Well, Tuesday was Lily's appt so I brought a pamphlet about the HL along with us. Lily got a clean bill of health as well and the dr was intrigued by THK.

I take the girls to separate appts because when they go together, people tend to pay more attention to them than getting their exams done.


----------



## huskyluv (Oct 24, 2008)

That's excellent! Do you go to a holistic vet? My holistic vet carries Orijen and premade frozen raw in her office and she advocates a raw diet. It's great to hear yours is actually interested in it, baby steps!


----------



## LDMomma (Mar 28, 2009)

huskyluv said:


> That's excellent! Do you go to a holistic vet? My holistic vet carries Orijen and premade frozen raw in her office and she advocates a raw diet. It's great to hear yours is actually interested in it, baby steps!


Daisy and Lily got a regular vet that sells Science Diet food and treats.

He must have been researching some because he carries a water additive that is all-natural. Which reminds me, I need to look it up.


----------



## cprcheetah (May 4, 2009)

That is so awesome!
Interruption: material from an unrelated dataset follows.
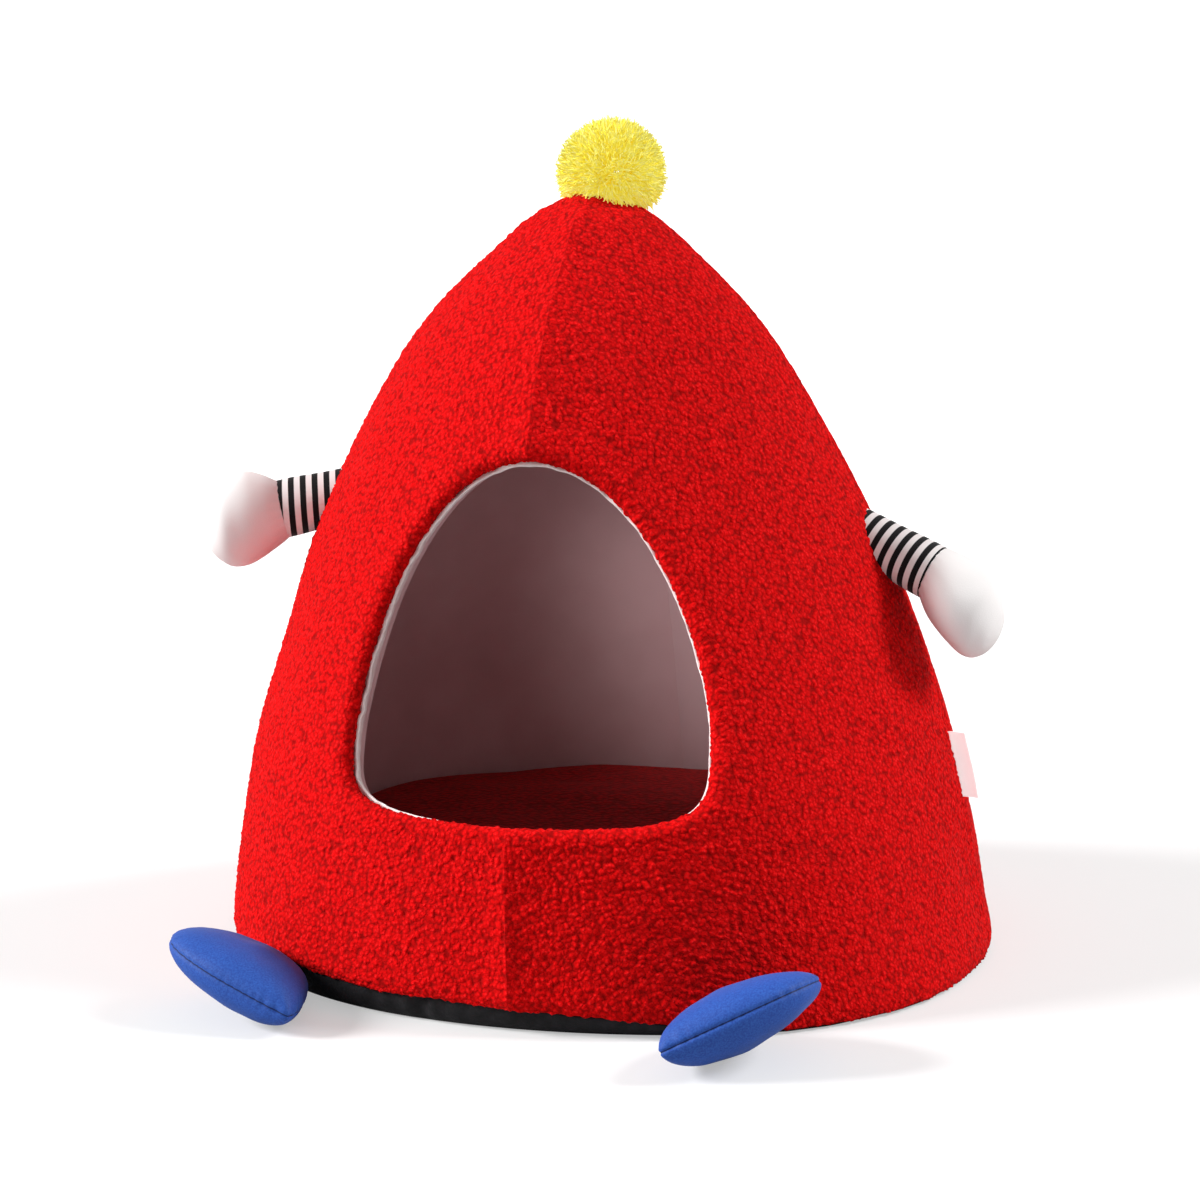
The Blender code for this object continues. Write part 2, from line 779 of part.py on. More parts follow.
def pompom(tree):
    """A core ball with three-sided yarn locks, shorter where the ball sits on the cover."""
    chance = np.random.default_rng(LOCK_SEED)
    core = core_radius()
    ball = bmesh.new()
    bmesh.ops.create_icosphere(ball, subdivisions=POMPOM_DIVISIONS, radius=core)
    ball.verts.ensure_lookup_table()
    centre = np.array(POMPOM_CENTRE)
    shape = Shape()
    shape.add([[tuple(centre + np.array(vert.co)) for vert in ball.verts]])
    for face in ball.faces:
        corners = [np.array(vert.co) for vert in face.verts]
        ring = [vert.index for vert in face.verts]
        middle = sum(corners) / 3
        direction = unit(middle)
        wish = POMPOM_RADIUS - LOCK_RAGGED * chance.random()
        tilt = chance.uniform(-LOCK_TILT, LOCK_TILT, 3)
        length = min(lock_length(unit(corner), core, wish) for corner in [*corners, direction])
        if length - core < LOCK_LEAST:
            shape.faces.append(ring)
            continue
        root = [middle + (corner - middle) * LOCK_SHRINK for corner in corners]
        grown = length / core
        tip = [middle * grown + (c - middle) * grown * LOCK_TIP_SHRINK + tilt for c in corners]
        layers = shape.add([[tuple(centre + p) for p in root], [tuple(centre + p) for p in tip]])
        shape.strip(ring, layers[0], closed=True)
        shape.strip(layers[0], layers[1], closed=True)
        shape.faces.append(layers[1])
    ball.free()
    points = centre + (np.array(shape.points) - centre) * (1, 1, POMPOM_FLATNESS)
    points = seated(points, shape.faces, tree, (0, 0, -1))
    return make_object("pompom", points, shape.faces, "yellow_yarn", POMPOM_CENTRE)


def tab():
    """A blank folded tab that stands out of the right side seam."""
    shape = Shape()
    layers = []
    for side in (-1, 1):
        layer = []
        for height in np.linspace(TAB_LOW, TAB_HIGH, TAB_ROWS):
            run = at_height(height, "run")
            x, y, z = shell_point(math.pi / 2, run, 0)
            shares = np.linspace(0, 1, TAB_COLUMNS + 1)
            layer.append(
                [
                    (x + GAP + TAB_WIDTH * s, y - TAB_CURL * s**2 + side * TAB_THICKNESS / 2, z)
                    for s in shares
                ]
            )
        layers.append(layer)
    low = shape.add(layers[0])
    high = shape.add(layers[1])
    loops = [a + b[::-1] for a, b in zip(low, high)]
    for first, second in zip(loops, loops[1:]):
        shape.strip(first, second, closed=True)
    for row in (0, TAB_ROWS - 1):
        shape.strip(low[row], high[row])
    return make_object("tab", shape.points, shape.faces, "white_tab")


def build():
    clear_scene()
    front_panel("cover_front_right", 1)
    front_panel("cover_front_left", -1)
    back_panel("cover_back_right", 1)
    back_panel("cover_back_left", -1)
    lining()
    base()
    cushion()
    tree = cover_tree()
    for side in ("left", "right"):
        sleeve(side)
        hand(side)
        foot(side, tree)
    pompom(tree)
    tab()


build()
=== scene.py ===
"""The look of the cone-shaped pet house: curly fleece panels, a smooth lining, a plush cushion,
a soft black base, striped sleeves with stuffed hands, flat stuffed feet, a yarn pompom and a tab.

Metres, +Z up, the entrance faces -Y. An angle round the house starts at the front seam and grows
towards +X, a run is the length along the cover from its top, and a depth is measured inwards.
A side is 1 at the right and -1 at the left, or its word.
"""

import math

import bpy
import numpy as np
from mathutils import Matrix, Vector


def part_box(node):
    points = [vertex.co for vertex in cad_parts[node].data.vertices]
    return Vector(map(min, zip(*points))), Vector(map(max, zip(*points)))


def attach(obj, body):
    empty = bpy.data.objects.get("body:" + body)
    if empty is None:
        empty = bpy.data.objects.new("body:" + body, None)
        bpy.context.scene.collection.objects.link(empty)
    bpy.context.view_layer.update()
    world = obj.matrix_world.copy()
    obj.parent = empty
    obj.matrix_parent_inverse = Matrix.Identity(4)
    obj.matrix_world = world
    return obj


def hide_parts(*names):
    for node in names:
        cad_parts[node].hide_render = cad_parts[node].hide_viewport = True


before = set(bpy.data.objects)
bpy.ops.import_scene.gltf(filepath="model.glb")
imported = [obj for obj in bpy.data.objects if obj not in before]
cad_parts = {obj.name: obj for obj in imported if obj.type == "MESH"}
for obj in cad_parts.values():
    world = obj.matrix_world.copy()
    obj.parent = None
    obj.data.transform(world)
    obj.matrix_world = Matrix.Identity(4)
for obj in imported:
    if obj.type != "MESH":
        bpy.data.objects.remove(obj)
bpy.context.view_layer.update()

# The padded wall

PROFILE = (
    # height, radius at the seams, sideways drift
    (0.4195, 0.0000, -0.0090),
    (0.4090, 0.0294, -0.0090),
    (0.3865, 0.0578, -0.0090),
    (0.3455, 0.0980, -0.0098),
    (0.2910, 0.1325, -0.0095),
    (0.2331, 0.1613, -0.0075),
    (0.1752, 0.1822, -0.0045),
    (0.1172, 0.1988, -0.0027),
    (0.0634, 0.2077, -0.0003),
    (0.0265, 0.2112, 0.0015),
    (0.0085, 0.2122, 0.0025),
)
PROFILE_STEPS = 24
TOP = PROFILE[0][0]
HEM = PROFILE[-1][0]
WALL = 0.017
LOW_SWELL = 0.04
HIGH_DRAW = 0.16
RIDGE_SOFT = 0.03
BULGE = 0.035
BULGE_ANGLE = math.radians(70)
BULGE_POWER = 4
BULGE_HEIGHT = 0.05
HEM_ROLL = 0.0025
HEM_ROLL_HEIGHT = 0.008
HEM_LEVEL_HEIGHT = 0.02
LIFT_HEIGHT = 0.06
HEM_LIFT = np.array(
    (
        # degrees from the front seam, lift
        (-180, 0.0000),
        (-90, 0.0020),
        (-62, 0.0020),
        (-48, 0.0030),
        (-41, 0.0090),
        (-38, 0.0100),
        (-32, 0.0080),
        (-20, 0.0060),
        (-12, 0.0065),
        (12, 0.0030),
        (38, -0.0065),
        (120, -0.0065),
        (180, 0.0000),
    )
)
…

Way to go!


----------



## flippedstars (Dec 16, 2009)

It really is sad how little most vets know about nutrition and I hate to say it, but even general care for small dogs?

Our new vet is the nicest lady (well there are 3 of them lol), she was trying sooo hard to come up with something to help Bryco's teeth (which are sparkling white lol), and said greenies were fabulous for it...sigh. No...toothbrush and RMB's are...she was mostly OK w/ the raw diet but I think just b'c she wasn't super familiar with it, said she was concerned as animals are grainfed not grassfed and raw feeding isn't actually like they do it in the wild lol.


----------



## foggy (Oct 12, 2009)

That's awesome. 



flippedstars said:


> It really is sad how little most vets know about nutrition and I hate to say it, but even general care for small dogs?
> 
> Our new vet is the nicest lady (well there are 3 of them lol), she was trying sooo hard to come up with something to help Bryco's teeth (which are sparkling white lol), and said greenies were fabulous for it...sigh. No...toothbrush and RMB's are...she was mostly OK w/ the raw diet but I think just b'c she wasn't super familiar with it, said she was concerned as animals are grainfed not grassfed and raw feeding isn't actually like they do it in the wild lol.


I know what you mean, it really is rather shocking how little they know sometimes. :/


----------